Chairperson of Armed Forces Tribunal
- Incumbent
- Assumed office 6 November 2019
- Nominated by: Ranjan Gogoi
- Appointed by: Appointments Committee of the Cabinet

30th Chief Justice of Delhi High Court
- In office 9 August 2018 – 6 June 2019
- Nominated by: Dipak Misra
- Appointed by: Ram Nath Kovind
- Preceded by: Gita Mittal
- Succeeded by: Dhirubhai Naranbhai Patel

40th Chief Justice of Patna High Court
- In office 15 March 2017 – 8 August 2018
- Nominated by: Jagdish Singh Khehar
- Appointed by: Pranab Mukherjee

Judge of Madhya Pradesh High Court
- In office 1 April 2002 – 14 March 2017
- Nominated by: Sam Piroj Bharucha
- Appointed by: Kocheril Raman Narayanan

Personal details
- Born: 7 June 1957 (age 69) Mannarkkad, Palakkad, Kerala
- Alma mater: NES Law College

= Rajendra Menon =

Chairperson of Armed Forces Tribunal

Rajendra Menon is an Indian judge. Presently, he is chairperson of Armed Forces Tribunal. He is a former Chief Justice of Delhi High Court. He was born on 7 June 1957 and hails from Jabalpur, in Madhya Pradesh.

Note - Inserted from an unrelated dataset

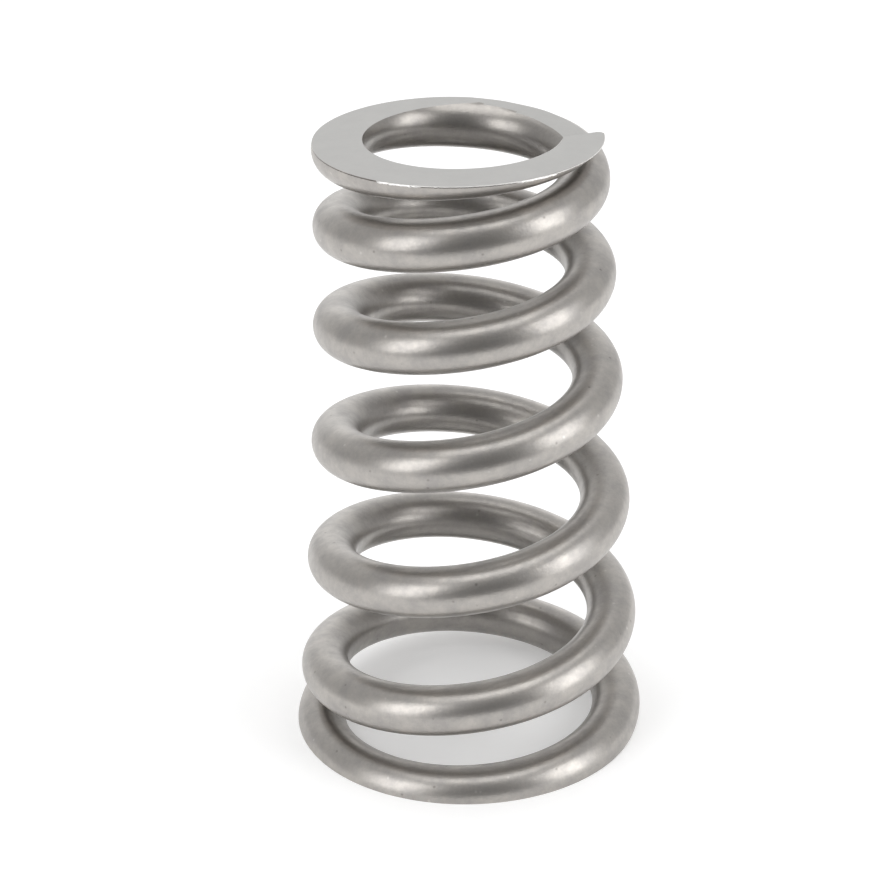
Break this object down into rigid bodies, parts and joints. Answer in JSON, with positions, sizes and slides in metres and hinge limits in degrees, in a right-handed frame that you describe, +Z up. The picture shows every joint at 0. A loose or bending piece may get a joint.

He was a judge and later the Acting Chief Justice of the Madhya Pradesh High Court, and later the Chief Justice of the Patna High Court.

==Education==
He completed his school education from Christ Church Boys Senior Secondary School, Jabalpur. He then pursued a degree in science from the Government Science College, Jabalpur. In the year 1981, he completed his LLB from NES Law College, Jabalpur.

==Career==
Rajendra Menon practiced law in the office of Senior Advocate P. Sadasivan Nair. Until his elevation to the Bench, he was Standing Counsel for Central Government from 1991. He also represented several private and public sector undertakings and other private entities.

==Judgeship==
Rajendra Menon was elevated to the Gwalior Bench of the Madhya Pradesh High Court as an Additional Judge on 1 April 2002. In 2008, he got posted at the Principal Bench at Jabalpur, until his elevation as the Chief Justice of the Patna High Court on 15 March 2017. He was transferred as the Chief Justice of Delhi High Court on 9 August 2018. He retired on 6 June 2019. He was recommended as the Chairperson of the Armed Forces Tribunal (AFT) in September 2019 by Chief Justice of India Ranjan Gogoi. He was appointed Chairperson of the AFT on 6 November 2019 by Appointments Committee of the Cabinet.